In Lolita what does Humbert reveal about himself when he discusses the kind of person who can tell the difference between a true "nymphet" and a pretty young girl?
Humbert writes that "you have to be an artist and a madman" and someone acquainted with melancholy to tell a "little deadly demon" from other girls of the same age. He says that nymphets are not necessarily the same as other little girls but have attributes that "despair and shame and tears of tenderness" forbid him to mention. Humbert says that other children do not see her as a nymphet; she herself is "unconscious" of her "fantastic power." It's clear from this response that Humbert sees himself dramatically; it's equally clear that that he is proud of his own sadness and the "hot poison" in his body. His careful construction of the effect that nymphets have on people like him allows Humbert to explain away his role as predator and to place the blame for what follows, at least partially, on the victim.
What is striking about the names and works listed in the book Who's Who in the Limelight that Humbert finds at the end of Chapter 8 of Lolita?

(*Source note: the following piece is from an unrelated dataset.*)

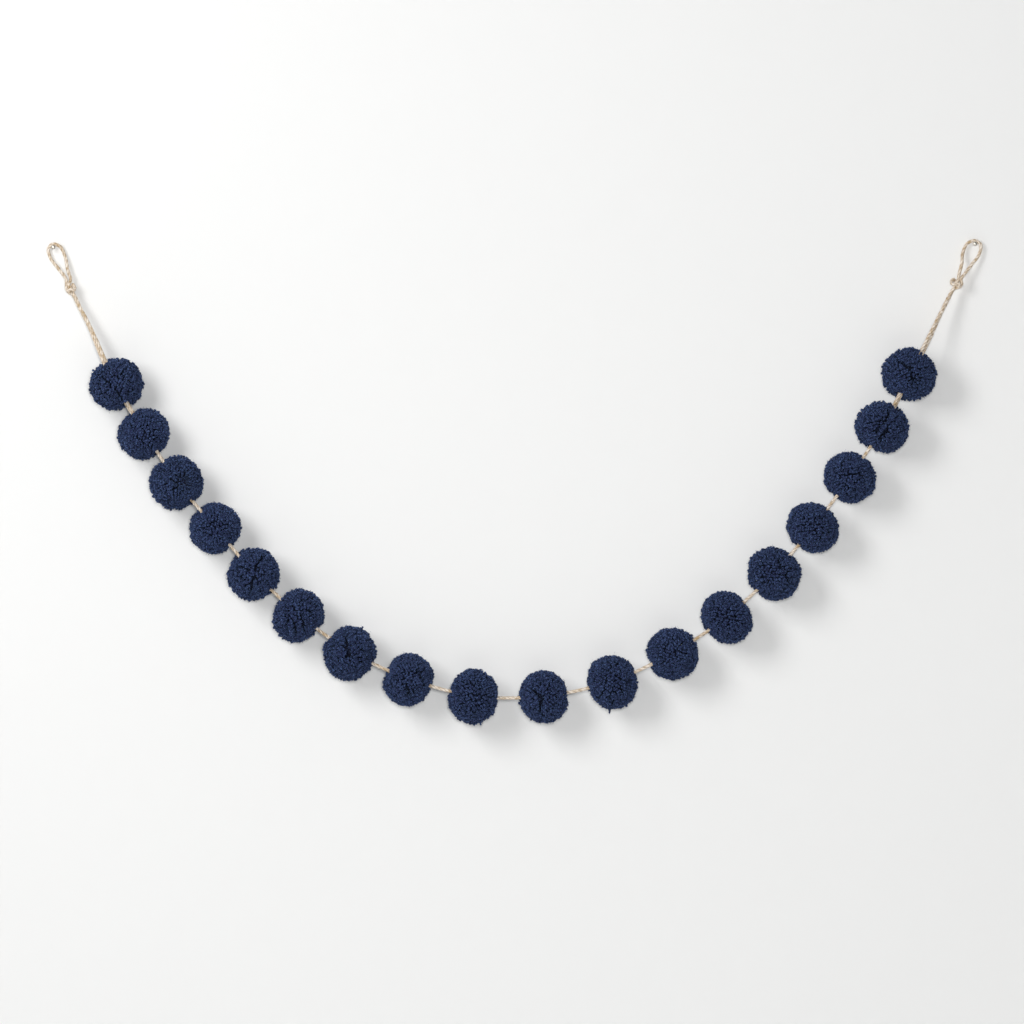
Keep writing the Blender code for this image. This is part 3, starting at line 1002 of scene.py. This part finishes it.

Who's Who in the Limelight is another one of Nabokov's imaginary texts within the novel that provide both a sense of reality and a sense of unreal coincidence. In the text Humbert finds someone called "Clare Quilty" who has written plays about children, and one, repeated twice, is called Little Nymph. Also someone who has Lolita's real name, Dolores, has "disappeared" since she was in a play called Never Talk to Strangers. (Since Humbert is transcribing the entries from memory, he admits that writing "disappeared" instead of "appeared" was "a slip of my pen.") These titles and names foreshadow events to come in the novel.